Using AI for Water Level Detection

Argonne employs computer vision and machine learning to detect water level changes in real time, allowing more accurate predictions of urban flooding.

Detecting real-time water level in rivers or creeks located in urban areas is crucial to help prevent the human health risks and property damage caused by flash flooding. Devices that provide real-time detection of water levels must be cost-effective, automated, and require low maintenance. Advances in computer vision, machine learning, artificial intelligence, and edge computing allow deployment of algorithms on low-cost powerful computers right where the data are generated.

Argonne leveraged creek images to automatically detect water level changes with minimal error, correlating the results against United States Geographical Survey (USGS) data for the South Kishwaukee River in Illinois.

The creek images are collected using a downward-facing camera that is part of the Array of Things (AoT) node that collects a 96-dpi image every second, for a total of 2,580,468 images over 2 months in 2019. Argonne selected a reference image in which the water level information was pre-determined, processed collected images into day or night, and employed a template-matching algorithm to find the bridge in the images, converting them to grayscale edge-detection images and extracting the edge by applying the holistically nested edge detection (HED) algorithm. Argonne obtained a template of the bottom part of the bridge from the reference image, using it to locate the bridge in the images.

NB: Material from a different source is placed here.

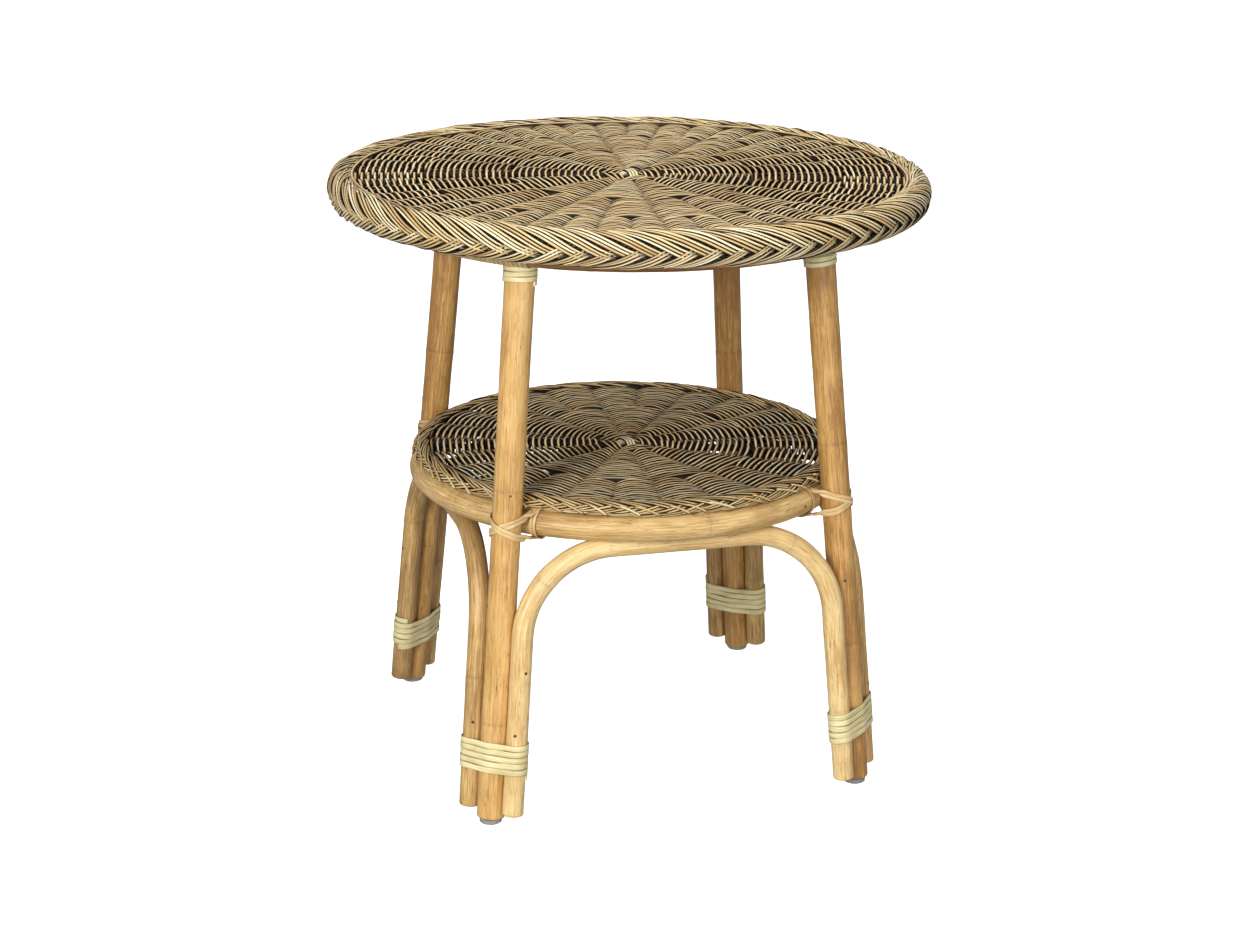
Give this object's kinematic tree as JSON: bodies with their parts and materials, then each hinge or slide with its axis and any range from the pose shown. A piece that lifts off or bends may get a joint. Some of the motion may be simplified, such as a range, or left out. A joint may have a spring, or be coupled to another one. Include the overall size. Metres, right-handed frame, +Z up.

By matching the template, the team obtained the water coordinates based on the pixel values’ variations within the image.

The transformation from the original image to the detection of water level change for each stage at the algorithm.

Linear regression was applied to determine the water level changes: the difference between the reference water line and the water line detected in the image. Next steps include using an object-detection algorithm to identify the bottom part of the bridge and observing changes in the location identified by the model.